Data records »

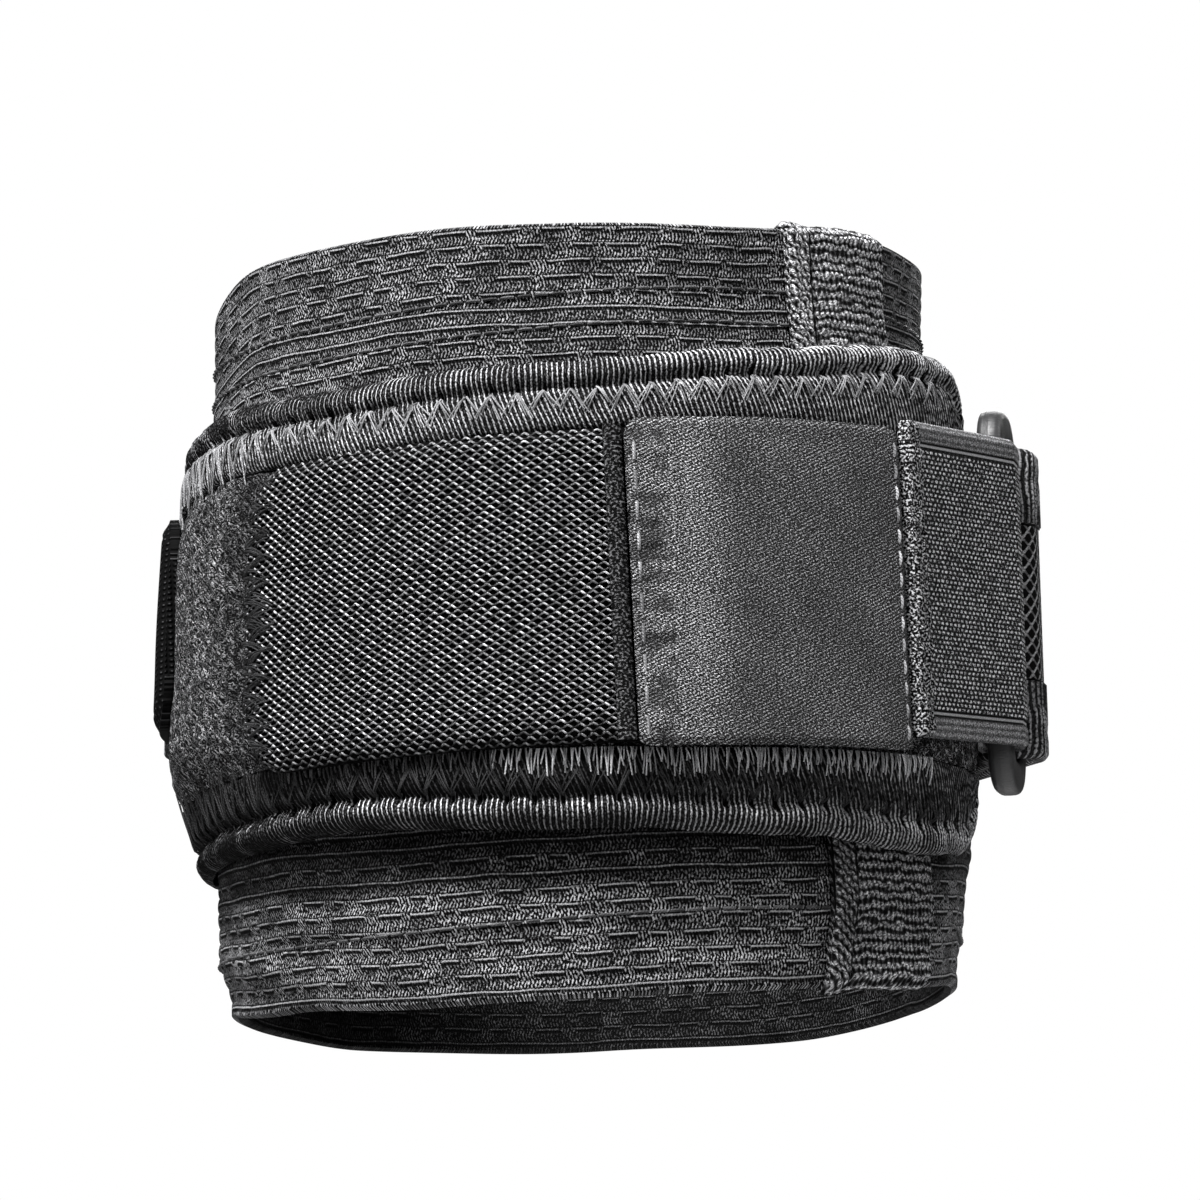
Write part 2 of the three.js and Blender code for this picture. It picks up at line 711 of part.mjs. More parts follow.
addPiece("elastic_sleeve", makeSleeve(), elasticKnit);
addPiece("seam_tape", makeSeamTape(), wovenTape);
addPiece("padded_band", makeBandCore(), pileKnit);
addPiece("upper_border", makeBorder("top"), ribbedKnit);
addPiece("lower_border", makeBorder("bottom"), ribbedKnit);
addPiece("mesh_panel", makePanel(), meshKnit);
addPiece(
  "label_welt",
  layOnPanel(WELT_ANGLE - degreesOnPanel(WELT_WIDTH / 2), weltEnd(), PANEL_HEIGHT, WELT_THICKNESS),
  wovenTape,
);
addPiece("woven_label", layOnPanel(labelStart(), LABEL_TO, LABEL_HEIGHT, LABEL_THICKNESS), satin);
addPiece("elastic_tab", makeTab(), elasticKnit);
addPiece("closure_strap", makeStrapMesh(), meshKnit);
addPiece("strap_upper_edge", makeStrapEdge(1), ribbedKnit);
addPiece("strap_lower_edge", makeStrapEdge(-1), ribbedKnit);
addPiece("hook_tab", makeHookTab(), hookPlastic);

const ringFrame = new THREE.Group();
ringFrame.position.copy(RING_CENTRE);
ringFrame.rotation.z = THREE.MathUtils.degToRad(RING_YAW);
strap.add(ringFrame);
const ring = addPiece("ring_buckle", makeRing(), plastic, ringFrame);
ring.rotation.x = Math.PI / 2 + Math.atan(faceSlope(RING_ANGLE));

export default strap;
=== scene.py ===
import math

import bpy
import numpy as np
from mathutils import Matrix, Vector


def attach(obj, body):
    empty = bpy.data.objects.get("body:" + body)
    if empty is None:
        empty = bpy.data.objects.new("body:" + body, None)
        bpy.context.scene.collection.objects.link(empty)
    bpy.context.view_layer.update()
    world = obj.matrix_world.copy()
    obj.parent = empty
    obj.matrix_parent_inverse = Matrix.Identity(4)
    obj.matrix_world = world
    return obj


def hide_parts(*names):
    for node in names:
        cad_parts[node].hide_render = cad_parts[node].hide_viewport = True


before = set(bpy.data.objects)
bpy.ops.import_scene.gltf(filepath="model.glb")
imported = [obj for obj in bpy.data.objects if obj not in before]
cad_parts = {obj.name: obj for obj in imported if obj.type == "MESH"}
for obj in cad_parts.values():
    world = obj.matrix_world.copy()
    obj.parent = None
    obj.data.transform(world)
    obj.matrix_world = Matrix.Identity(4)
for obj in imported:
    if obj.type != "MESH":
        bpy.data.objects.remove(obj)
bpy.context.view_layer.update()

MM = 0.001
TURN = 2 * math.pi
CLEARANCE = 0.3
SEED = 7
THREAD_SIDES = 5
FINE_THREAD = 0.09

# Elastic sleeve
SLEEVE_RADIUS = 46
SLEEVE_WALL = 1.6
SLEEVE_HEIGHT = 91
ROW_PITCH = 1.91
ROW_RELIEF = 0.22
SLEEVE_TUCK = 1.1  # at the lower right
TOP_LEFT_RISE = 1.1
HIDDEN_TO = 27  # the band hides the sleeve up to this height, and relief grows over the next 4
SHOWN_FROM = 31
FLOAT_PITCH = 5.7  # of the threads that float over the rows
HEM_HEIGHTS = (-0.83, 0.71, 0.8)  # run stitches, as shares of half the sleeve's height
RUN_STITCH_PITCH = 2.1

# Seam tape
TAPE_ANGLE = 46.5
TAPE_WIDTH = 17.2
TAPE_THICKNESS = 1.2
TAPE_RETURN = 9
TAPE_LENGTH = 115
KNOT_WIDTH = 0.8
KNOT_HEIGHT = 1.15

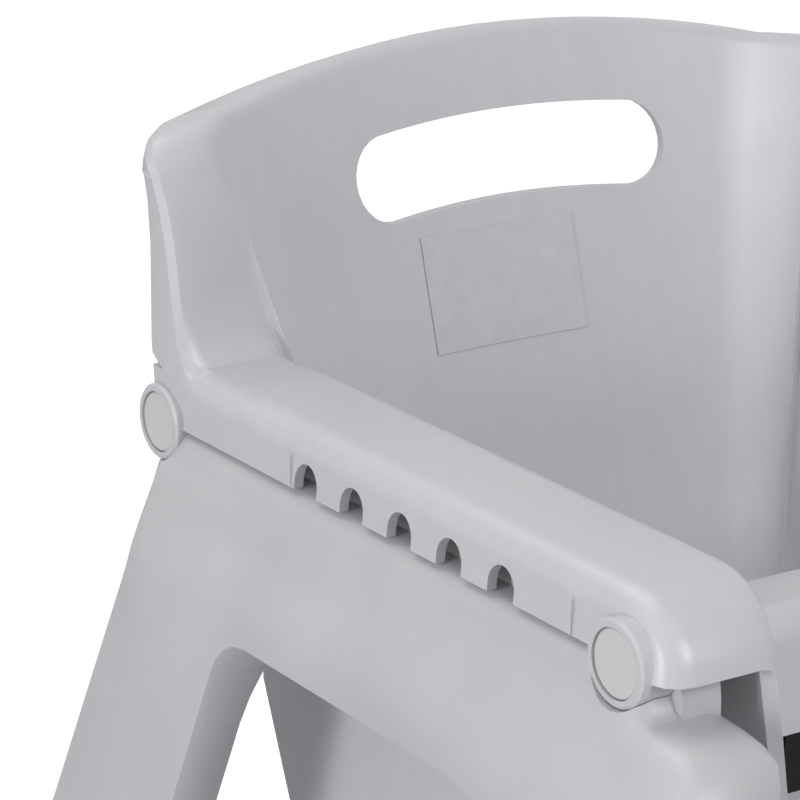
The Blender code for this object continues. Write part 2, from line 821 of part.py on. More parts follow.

Exercise details » Print exactly the lines from the line with "const ringFrame = new THREE.Group();" to the line with "bpy.context.scene.collection.objects.link(empty)", both included, and nothing else.

Problem solution »
const ringFrame = new THREE.Group();
ringFrame.position.copy(RING_CENTRE);
ringFrame.rotation.z = THREE.MathUtils.degToRad(RING_YAW);
strap.add(ringFrame);
const ring = addPiece("ring_buckle", makeRing(), plastic, ringFrame);
ring.rotation.x = Math.PI / 2 + Math.atan(faceSlope(RING_ANGLE));

export default strap;
=== scene.py ===
import math

import bpy
import numpy as np
from mathutils import Matrix, Vector


def attach(obj, body):
    empty = bpy.data.objects.get("body:" + body)
    if empty is None:
        empty = bpy.data.objects.new("body:" + body, None)
        bpy.context.scene.collection.objects.link(empty)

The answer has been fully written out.